**PROBLEM STATEMENT:**
Reproduce the entries shown below only from the line with "base_housing()" down to the line with "from mathutils import Matrix, Vector", keeping both end lines and copying each one exactly.

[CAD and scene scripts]
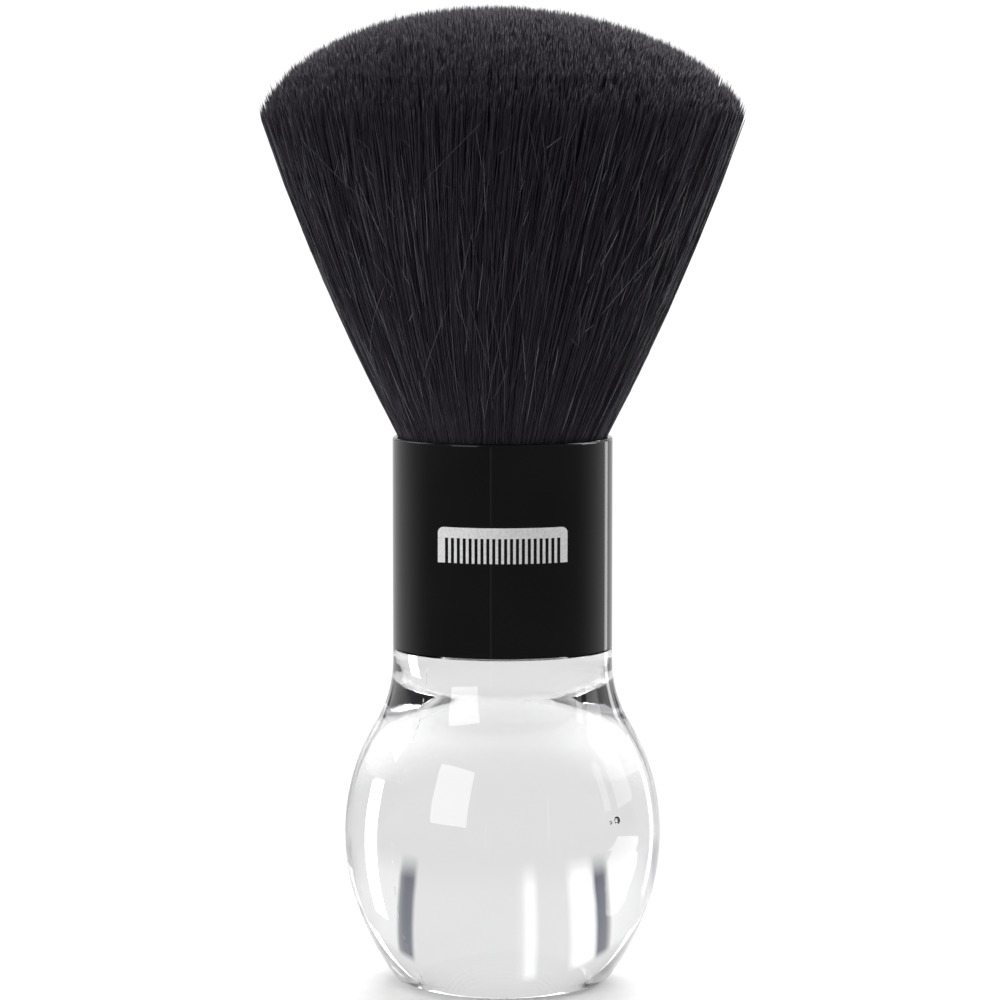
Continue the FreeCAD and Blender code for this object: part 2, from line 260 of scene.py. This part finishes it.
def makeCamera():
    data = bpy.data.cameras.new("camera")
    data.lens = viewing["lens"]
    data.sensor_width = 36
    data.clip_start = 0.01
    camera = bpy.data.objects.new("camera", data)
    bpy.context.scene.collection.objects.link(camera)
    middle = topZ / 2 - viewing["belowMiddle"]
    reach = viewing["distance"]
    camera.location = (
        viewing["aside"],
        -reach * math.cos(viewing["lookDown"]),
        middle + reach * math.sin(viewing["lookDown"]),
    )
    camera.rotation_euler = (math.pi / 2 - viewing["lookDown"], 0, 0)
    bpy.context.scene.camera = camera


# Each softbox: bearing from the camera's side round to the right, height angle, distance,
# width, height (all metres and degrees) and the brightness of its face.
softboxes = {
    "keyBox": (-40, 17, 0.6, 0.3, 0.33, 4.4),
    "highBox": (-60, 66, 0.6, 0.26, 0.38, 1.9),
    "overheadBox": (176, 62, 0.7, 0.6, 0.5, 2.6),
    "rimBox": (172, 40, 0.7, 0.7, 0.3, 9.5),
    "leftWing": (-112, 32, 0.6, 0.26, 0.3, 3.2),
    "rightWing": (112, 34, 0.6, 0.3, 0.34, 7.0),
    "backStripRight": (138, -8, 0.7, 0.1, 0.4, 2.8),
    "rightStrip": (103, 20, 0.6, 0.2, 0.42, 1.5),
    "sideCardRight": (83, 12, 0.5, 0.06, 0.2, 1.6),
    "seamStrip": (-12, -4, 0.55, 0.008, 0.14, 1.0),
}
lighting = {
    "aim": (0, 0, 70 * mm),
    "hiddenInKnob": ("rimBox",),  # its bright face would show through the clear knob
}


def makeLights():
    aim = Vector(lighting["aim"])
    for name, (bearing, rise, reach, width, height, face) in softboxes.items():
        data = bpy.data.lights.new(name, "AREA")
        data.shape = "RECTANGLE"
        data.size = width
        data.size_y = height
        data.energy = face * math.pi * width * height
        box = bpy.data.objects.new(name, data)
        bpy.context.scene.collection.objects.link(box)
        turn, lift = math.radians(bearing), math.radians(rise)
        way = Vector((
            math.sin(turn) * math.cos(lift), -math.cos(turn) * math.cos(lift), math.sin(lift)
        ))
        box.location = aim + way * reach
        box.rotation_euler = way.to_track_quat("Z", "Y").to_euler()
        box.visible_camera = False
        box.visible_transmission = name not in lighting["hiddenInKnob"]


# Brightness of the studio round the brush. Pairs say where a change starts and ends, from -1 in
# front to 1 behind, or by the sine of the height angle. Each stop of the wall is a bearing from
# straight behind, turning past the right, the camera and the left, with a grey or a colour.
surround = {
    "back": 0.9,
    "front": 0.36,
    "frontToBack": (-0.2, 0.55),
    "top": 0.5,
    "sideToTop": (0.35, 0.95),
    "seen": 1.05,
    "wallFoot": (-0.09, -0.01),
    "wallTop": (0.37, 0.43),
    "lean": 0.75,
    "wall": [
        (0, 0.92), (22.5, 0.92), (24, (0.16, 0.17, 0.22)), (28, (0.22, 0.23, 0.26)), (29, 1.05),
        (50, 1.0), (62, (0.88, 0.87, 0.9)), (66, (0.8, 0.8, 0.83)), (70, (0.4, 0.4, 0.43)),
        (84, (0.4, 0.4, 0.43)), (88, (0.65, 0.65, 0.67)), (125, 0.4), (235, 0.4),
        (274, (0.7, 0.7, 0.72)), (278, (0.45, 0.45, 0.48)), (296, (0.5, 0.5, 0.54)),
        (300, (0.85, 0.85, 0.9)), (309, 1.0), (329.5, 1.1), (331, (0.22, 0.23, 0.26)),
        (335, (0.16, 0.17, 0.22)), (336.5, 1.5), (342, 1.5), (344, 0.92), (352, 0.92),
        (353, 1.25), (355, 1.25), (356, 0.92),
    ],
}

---

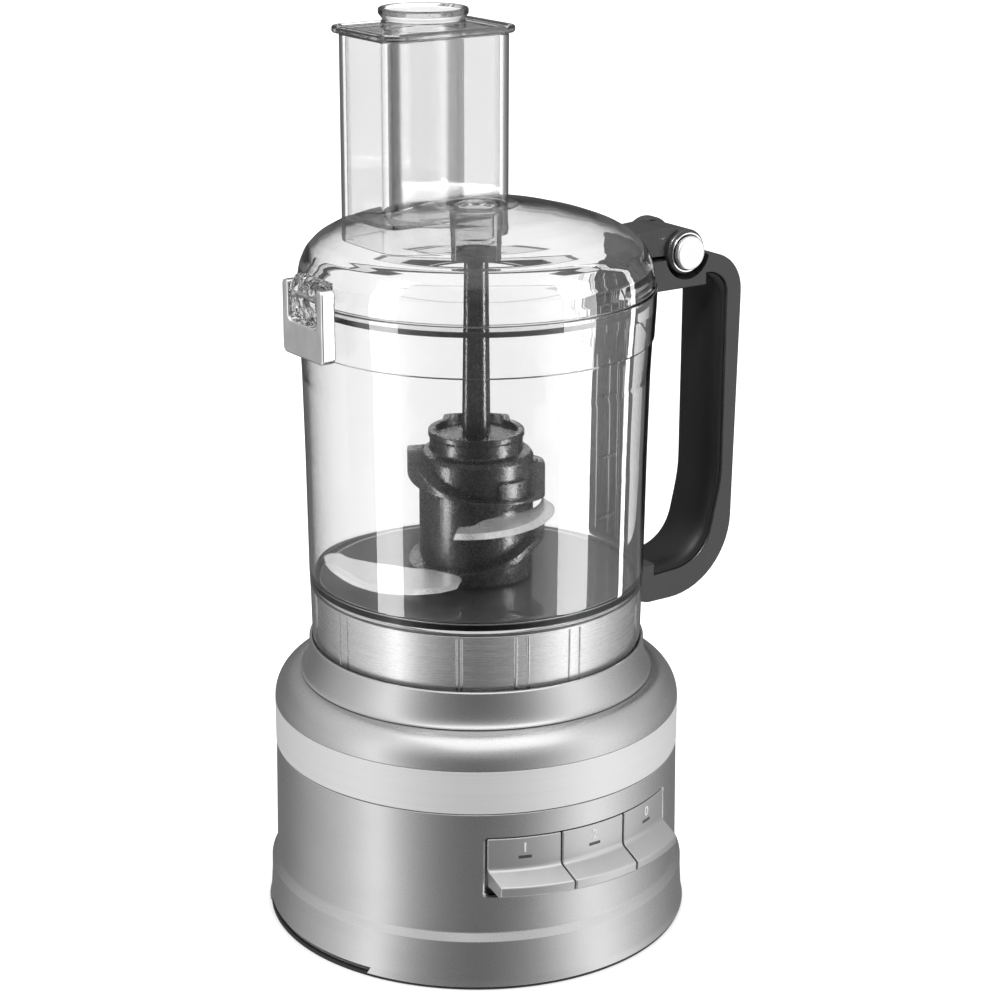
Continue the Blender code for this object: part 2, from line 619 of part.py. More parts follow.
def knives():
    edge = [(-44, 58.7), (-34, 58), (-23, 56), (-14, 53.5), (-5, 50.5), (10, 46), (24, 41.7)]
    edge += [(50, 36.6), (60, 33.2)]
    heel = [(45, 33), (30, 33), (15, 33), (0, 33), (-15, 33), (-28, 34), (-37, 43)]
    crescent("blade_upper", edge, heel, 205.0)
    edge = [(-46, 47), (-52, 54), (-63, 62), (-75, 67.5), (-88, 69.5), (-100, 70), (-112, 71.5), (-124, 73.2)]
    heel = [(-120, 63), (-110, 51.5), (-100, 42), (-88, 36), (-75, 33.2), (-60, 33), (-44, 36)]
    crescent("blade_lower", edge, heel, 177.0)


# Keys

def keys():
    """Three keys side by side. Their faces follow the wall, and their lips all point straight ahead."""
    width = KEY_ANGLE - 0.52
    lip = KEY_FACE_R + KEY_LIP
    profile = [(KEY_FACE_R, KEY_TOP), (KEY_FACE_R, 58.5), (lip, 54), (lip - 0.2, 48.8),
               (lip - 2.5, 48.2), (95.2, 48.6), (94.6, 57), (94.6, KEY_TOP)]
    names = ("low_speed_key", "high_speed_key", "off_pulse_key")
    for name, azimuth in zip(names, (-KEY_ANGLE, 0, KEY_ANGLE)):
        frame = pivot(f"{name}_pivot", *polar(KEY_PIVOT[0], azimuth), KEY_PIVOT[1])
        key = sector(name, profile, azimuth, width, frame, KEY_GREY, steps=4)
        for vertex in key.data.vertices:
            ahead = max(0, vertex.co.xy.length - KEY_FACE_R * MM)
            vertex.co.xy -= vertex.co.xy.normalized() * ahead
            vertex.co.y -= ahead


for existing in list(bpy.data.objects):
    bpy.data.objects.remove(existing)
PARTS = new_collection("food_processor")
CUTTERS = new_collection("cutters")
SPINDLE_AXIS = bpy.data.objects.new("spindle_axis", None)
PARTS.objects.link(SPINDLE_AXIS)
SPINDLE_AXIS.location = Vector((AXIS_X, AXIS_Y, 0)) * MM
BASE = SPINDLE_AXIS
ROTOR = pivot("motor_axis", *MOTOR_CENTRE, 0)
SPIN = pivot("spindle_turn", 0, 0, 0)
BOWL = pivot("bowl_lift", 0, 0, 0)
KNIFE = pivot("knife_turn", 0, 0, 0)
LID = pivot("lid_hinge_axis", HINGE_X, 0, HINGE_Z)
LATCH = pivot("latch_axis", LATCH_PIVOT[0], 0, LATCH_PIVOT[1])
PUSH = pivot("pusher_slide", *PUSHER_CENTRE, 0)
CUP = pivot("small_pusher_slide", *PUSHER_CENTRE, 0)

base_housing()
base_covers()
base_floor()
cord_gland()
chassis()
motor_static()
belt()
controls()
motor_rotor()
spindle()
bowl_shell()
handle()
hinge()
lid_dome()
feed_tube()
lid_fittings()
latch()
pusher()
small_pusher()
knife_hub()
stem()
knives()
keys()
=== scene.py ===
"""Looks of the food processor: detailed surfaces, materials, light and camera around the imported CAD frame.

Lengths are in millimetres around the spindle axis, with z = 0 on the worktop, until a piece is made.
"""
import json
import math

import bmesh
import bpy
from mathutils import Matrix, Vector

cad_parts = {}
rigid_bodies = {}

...

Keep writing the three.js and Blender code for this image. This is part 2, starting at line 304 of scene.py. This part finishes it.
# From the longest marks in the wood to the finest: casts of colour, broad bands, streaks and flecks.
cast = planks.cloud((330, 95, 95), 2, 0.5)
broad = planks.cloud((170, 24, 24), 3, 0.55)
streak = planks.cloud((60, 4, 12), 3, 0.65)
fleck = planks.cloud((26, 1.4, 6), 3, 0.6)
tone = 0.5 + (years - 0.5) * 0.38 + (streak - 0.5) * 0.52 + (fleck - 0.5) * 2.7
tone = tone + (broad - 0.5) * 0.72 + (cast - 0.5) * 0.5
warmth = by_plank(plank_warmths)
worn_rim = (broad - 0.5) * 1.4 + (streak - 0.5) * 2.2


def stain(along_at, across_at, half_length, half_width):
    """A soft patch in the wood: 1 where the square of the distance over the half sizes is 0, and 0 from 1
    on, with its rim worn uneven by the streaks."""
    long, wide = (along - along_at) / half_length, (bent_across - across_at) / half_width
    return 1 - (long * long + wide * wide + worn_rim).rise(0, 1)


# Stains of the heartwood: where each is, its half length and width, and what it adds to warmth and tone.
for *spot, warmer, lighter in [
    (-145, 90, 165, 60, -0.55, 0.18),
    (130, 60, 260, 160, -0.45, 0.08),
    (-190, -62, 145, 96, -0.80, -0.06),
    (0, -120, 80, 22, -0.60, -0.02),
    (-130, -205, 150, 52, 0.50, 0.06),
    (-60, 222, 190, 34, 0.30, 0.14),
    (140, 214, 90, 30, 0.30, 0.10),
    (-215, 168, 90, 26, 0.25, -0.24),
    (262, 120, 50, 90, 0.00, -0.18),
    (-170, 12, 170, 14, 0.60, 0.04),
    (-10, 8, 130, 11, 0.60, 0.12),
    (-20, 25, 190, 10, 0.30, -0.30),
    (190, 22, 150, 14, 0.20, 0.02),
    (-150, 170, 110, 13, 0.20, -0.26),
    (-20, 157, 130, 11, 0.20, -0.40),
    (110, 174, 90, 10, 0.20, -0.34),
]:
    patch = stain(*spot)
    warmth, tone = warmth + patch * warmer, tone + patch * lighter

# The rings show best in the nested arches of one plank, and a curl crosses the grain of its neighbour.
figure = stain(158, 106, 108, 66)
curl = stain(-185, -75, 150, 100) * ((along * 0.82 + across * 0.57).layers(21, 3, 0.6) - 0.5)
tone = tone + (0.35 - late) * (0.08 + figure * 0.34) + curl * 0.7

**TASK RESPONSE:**
base_housing()
base_covers()
base_floor()
cord_gland()
chassis()
motor_static()
belt()
controls()
motor_rotor()
spindle()
bowl_shell()
handle()
hinge()
lid_dome()
feed_tube()
lid_fittings()
latch()
pusher()
small_pusher()
knife_hub()
stem()
knives()
keys()
=== scene.py ===
"""Looks of the food processor: detailed surfaces, materials, light and camera around the imported CAD frame.

Lengths are in millimetres around the spindle axis, with z = 0 on the worktop, until a piece is made.
"""
import json
import math

import bmesh
import bpy
from mathutils import Matrix, Vector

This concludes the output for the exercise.